### AVAILABLE DATA:
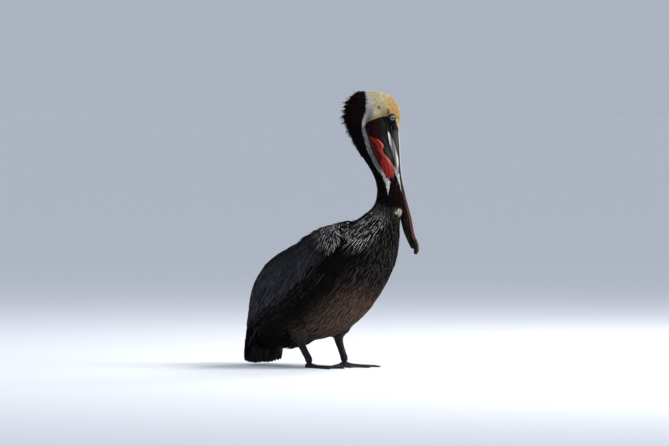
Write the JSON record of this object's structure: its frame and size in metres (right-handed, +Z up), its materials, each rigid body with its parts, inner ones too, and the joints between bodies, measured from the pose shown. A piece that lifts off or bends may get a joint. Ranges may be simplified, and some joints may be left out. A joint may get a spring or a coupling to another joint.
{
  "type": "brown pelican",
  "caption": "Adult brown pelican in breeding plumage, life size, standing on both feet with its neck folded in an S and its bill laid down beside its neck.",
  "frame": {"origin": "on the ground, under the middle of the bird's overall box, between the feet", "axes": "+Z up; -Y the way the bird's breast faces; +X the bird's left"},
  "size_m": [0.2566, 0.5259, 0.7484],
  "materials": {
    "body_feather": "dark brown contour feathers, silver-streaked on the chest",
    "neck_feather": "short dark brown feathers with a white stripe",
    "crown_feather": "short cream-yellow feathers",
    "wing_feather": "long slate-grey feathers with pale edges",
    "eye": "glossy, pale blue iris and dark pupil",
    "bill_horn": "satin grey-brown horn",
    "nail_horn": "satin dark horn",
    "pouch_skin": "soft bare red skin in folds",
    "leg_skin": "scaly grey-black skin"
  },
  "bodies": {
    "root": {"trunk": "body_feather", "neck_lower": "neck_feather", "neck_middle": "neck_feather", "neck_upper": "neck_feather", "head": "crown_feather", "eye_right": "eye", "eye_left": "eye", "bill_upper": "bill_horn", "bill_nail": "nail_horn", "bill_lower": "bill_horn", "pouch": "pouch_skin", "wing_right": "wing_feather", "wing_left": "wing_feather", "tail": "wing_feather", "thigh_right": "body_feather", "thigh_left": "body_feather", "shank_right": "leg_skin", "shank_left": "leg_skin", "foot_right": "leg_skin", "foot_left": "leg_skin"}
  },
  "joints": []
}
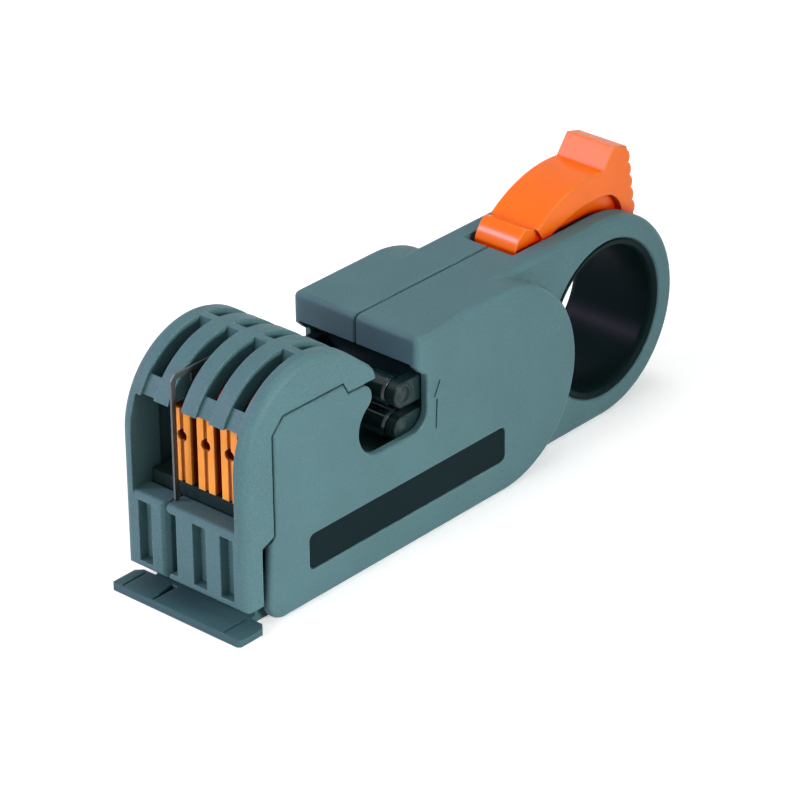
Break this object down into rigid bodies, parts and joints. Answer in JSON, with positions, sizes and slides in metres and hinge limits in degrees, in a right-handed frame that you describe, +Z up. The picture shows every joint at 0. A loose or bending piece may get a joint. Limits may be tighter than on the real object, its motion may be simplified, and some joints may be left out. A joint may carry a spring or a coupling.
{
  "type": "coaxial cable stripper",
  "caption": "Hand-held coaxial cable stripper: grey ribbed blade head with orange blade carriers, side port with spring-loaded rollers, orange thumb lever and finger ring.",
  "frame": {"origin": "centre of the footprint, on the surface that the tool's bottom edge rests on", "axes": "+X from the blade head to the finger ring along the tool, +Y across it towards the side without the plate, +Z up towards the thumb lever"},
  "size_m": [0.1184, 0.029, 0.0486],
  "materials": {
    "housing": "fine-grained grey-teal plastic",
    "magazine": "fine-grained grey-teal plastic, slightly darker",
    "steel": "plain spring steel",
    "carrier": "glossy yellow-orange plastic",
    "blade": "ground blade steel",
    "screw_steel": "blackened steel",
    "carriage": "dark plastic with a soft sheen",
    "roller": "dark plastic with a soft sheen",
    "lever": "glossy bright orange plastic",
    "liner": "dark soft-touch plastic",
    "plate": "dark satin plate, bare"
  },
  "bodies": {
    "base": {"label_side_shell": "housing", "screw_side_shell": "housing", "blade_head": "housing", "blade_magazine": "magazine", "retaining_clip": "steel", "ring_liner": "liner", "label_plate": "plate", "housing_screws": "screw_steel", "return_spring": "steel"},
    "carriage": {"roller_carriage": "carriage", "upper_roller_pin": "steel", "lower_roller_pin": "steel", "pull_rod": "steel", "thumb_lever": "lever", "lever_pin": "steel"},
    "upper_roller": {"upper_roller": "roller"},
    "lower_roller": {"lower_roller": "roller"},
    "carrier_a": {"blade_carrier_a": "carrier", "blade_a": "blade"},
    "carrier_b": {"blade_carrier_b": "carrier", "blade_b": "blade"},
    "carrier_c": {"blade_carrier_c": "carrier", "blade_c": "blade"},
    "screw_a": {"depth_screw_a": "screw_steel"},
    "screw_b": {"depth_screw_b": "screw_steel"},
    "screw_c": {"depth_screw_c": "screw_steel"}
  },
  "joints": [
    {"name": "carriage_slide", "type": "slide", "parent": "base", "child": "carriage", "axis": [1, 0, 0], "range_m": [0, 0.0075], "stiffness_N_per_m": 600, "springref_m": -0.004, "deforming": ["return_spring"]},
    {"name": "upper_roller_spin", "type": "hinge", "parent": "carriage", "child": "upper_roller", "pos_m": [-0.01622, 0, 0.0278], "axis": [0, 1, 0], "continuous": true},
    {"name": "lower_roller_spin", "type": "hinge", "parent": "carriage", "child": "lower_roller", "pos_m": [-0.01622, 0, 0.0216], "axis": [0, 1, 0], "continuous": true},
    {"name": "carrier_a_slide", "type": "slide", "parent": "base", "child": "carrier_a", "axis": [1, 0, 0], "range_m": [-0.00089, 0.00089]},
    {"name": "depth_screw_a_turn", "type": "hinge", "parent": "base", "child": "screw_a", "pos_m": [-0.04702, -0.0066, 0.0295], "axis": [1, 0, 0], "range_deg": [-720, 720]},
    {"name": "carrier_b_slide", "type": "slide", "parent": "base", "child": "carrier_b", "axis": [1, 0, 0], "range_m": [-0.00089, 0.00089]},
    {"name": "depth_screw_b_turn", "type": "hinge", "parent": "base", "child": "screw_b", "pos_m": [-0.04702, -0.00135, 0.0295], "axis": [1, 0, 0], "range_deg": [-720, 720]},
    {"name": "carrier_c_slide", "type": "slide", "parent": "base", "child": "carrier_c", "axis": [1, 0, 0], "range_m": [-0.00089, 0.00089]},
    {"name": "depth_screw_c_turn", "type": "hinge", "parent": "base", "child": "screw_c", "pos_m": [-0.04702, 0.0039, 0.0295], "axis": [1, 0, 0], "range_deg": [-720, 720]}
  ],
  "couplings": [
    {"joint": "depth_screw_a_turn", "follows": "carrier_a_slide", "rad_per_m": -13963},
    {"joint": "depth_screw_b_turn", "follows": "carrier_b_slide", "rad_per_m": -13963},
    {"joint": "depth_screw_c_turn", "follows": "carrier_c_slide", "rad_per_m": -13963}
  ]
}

### TASK INSTRUCTIONS:
Reproduce the listing in full. Keep it exactly as written.

### FULL ANSWER:
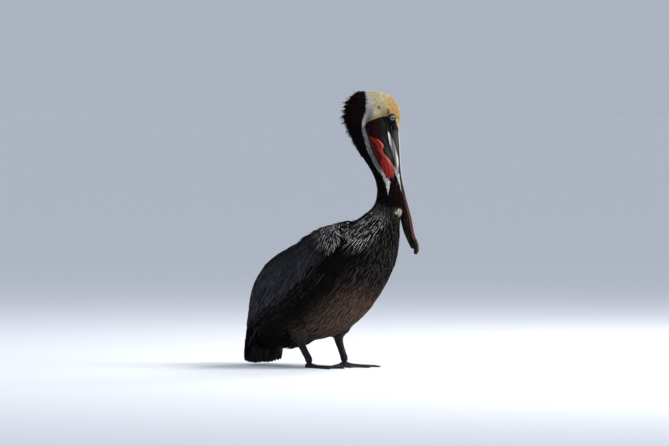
Write the JSON record of this object's structure: its frame and size in metres (right-handed, +Z up), its materials, each rigid body with its parts, inner ones too, and the joints between bodies, measured from the pose shown. A piece that lifts off or bends may get a joint. Ranges may be simplified, and some joints may be left out. A joint may get a spring or a coupling to another joint.
{
  "type": "brown pelican",
  "caption": "Adult brown pelican in breeding plumage, life size, standing on both feet with its neck folded in an S and its bill laid down beside its neck.",
  "frame": {"origin": "on the ground, under the middle of the bird's overall box, between the feet", "axes": "+Z up; -Y the way the bird's breast faces; +X the bird's left"},
  "size_m": [0.2566, 0.5259, 0.7484],
  "materials": {
    "body_feather": "dark brown contour feathers, silver-streaked on the chest",
    "neck_feather": "short dark brown feathers with a white stripe",
    "crown_feather": "short cream-yellow feathers",
    "wing_feather": "long slate-grey feathers with pale edges",
    "eye": "glossy, pale blue iris and dark pupil",
    "bill_horn": "satin grey-brown horn",
    "nail_horn": "satin dark horn",
    "pouch_skin": "soft bare red skin in folds",
    "leg_skin": "scaly grey-black skin"
  },
  "bodies": {
    "root": {"trunk": "body_feather", "neck_lower": "neck_feather", "neck_middle": "neck_feather", "neck_upper": "neck_feather", "head": "crown_feather", "eye_right": "eye", "eye_left": "eye", "bill_upper": "bill_horn", "bill_nail": "nail_horn", "bill_lower": "bill_horn", "pouch": "pouch_skin", "wing_right": "wing_feather", "wing_left": "wing_feather", "tail": "wing_feather", "thigh_right": "body_feather", "thigh_left": "body_feather", "shank_right": "leg_skin", "shank_left": "leg_skin", "foot_right": "leg_skin", "foot_left": "leg_skin"}
  },
  "joints": []
}
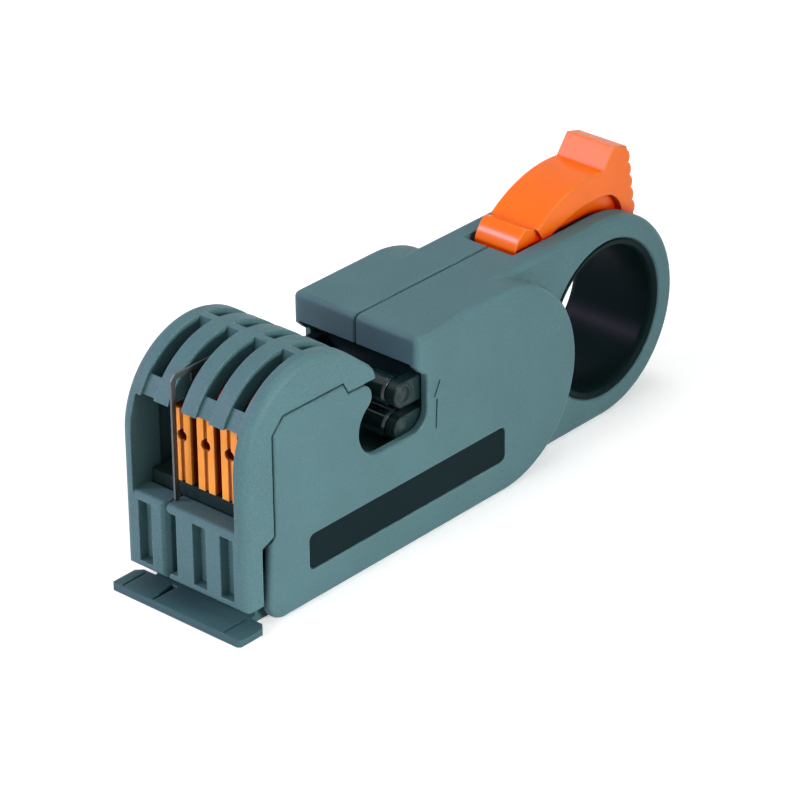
Break this object down into rigid bodies, parts and joints. Answer in JSON, with positions, sizes and slides in metres and hinge limits in degrees, in a right-handed frame that you describe, +Z up. The picture shows every joint at 0. A loose or bending piece may get a joint. Limits may be tighter than on the real object, its motion may be simplified, and some joints may be left out. A joint may carry a spring or a coupling.
{
  "type": "coaxial cable stripper",
  "caption": "Hand-held coaxial cable stripper: grey ribbed blade head with orange blade carriers, side port with spring-loaded rollers, orange thumb lever and finger ring.",
  "frame": {"origin": "centre of the footprint, on the surface that the tool's bottom edge rests on", "axes": "+X from the blade head to the finger ring along the tool, +Y across it towards the side without the plate, +Z up towards the thumb lever"},
  "size_m": [0.1184, 0.029, 0.0486],
  "materials": {
    "housing": "fine-grained grey-teal plastic",
    "magazine": "fine-grained grey-teal plastic, slightly darker",
    "steel": "plain spring steel",
    "carrier": "glossy yellow-orange plastic",
    "blade": "ground blade steel",
    "screw_steel": "blackened steel",
    "carriage": "dark plastic with a soft sheen",
    "roller": "dark plastic with a soft sheen",
    "lever": "glossy bright orange plastic",
    "liner": "dark soft-touch plastic",
    "plate": "dark satin plate, bare"
  },
  "bodies": {
    "base": {"label_side_shell": "housing", "screw_side_shell": "housing", "blade_head": "housing", "blade_magazine": "magazine", "retaining_clip": "steel", "ring_liner": "liner", "label_plate": "plate", "housing_screws": "screw_steel", "return_spring": "steel"},
    "carriage": {"roller_carriage": "carriage", "upper_roller_pin": "steel", "lower_roller_pin": "steel", "pull_rod": "steel", "thumb_lever": "lever", "lever_pin": "steel"},
    "upper_roller": {"upper_roller": "roller"},
    "lower_roller": {"lower_roller": "roller"},
    "carrier_a": {"blade_carrier_a": "carrier", "blade_a": "blade"},
    "carrier_b": {"blade_carrier_b": "carrier", "blade_b": "blade"},
    "carrier_c": {"blade_carrier_c": "carrier", "blade_c": "blade"},
    "screw_a": {"depth_screw_a": "screw_steel"},
    "screw_b": {"depth_screw_b": "screw_steel"},
    "screw_c": {"depth_screw_c": "screw_steel"}
  },
  "joints": [
    {"name": "carriage_slide", "type": "slide", "parent": "base", "child": "carriage", "axis": [1, 0, 0], "range_m": [0, 0.0075], "stiffness_N_per_m": 600, "springref_m": -0.004, "deforming": ["return_spring"]},
    {"name": "upper_roller_spin", "type": "hinge", "parent": "carriage", "child": "upper_roller", "pos_m": [-0.01622, 0, 0.0278], "axis": [0, 1, 0], "continuous": true},
    {"name": "lower_roller_spin", "type": "hinge", "parent": "carriage", "child": "lower_roller", "pos_m": [-0.01622, 0, 0.0216], "axis": [0, 1, 0], "continuous": true},
    {"name": "carrier_a_slide", "type": "slide", "parent": "base", "child": "carrier_a", "axis": [1, 0, 0], "range_m": [-0.00089, 0.00089]},
    {"name": "depth_screw_a_turn", "type": "hinge", "parent": "base", "child": "screw_a", "pos_m": [-0.04702, -0.0066, 0.0295], "axis": [1, 0, 0], "range_deg": [-720, 720]},
    {"name": "carrier_b_slide", "type": "slide", "parent": "base", "child": "carrier_b", "axis": [1, 0, 0], "range_m": [-0.00089, 0.00089]},
    {"name": "depth_screw_b_turn", "type": "hinge", "parent": "base", "child": "screw_b", "pos_m": [-0.04702, -0.00135, 0.0295], "axis": [1, 0, 0], "range_deg": [-720, 720]},
    {"name": "carrier_c_slide", "type": "slide", "parent": "base", "child": "carrier_c", "axis": [1, 0, 0], "range_m": [-0.00089, 0.00089]},
    {"name": "depth_screw_c_turn", "type": "hinge", "parent": "base", "child": "screw_c", "pos_m": [-0.04702, 0.0039, 0.0295], "axis": [1, 0, 0], "range_deg": [-720, 720]}
  ],
  "couplings": [
    {"joint": "depth_screw_a_turn", "follows": "carrier_a_slide", "rad_per_m": -13963},
    {"joint": "depth_screw_b_turn", "follows": "carrier_b_slide", "rad_per_m": -13963},
    {"joint": "depth_screw_c_turn", "follows": "carrier_c_slide", "rad_per_m": -13963}
  ]
}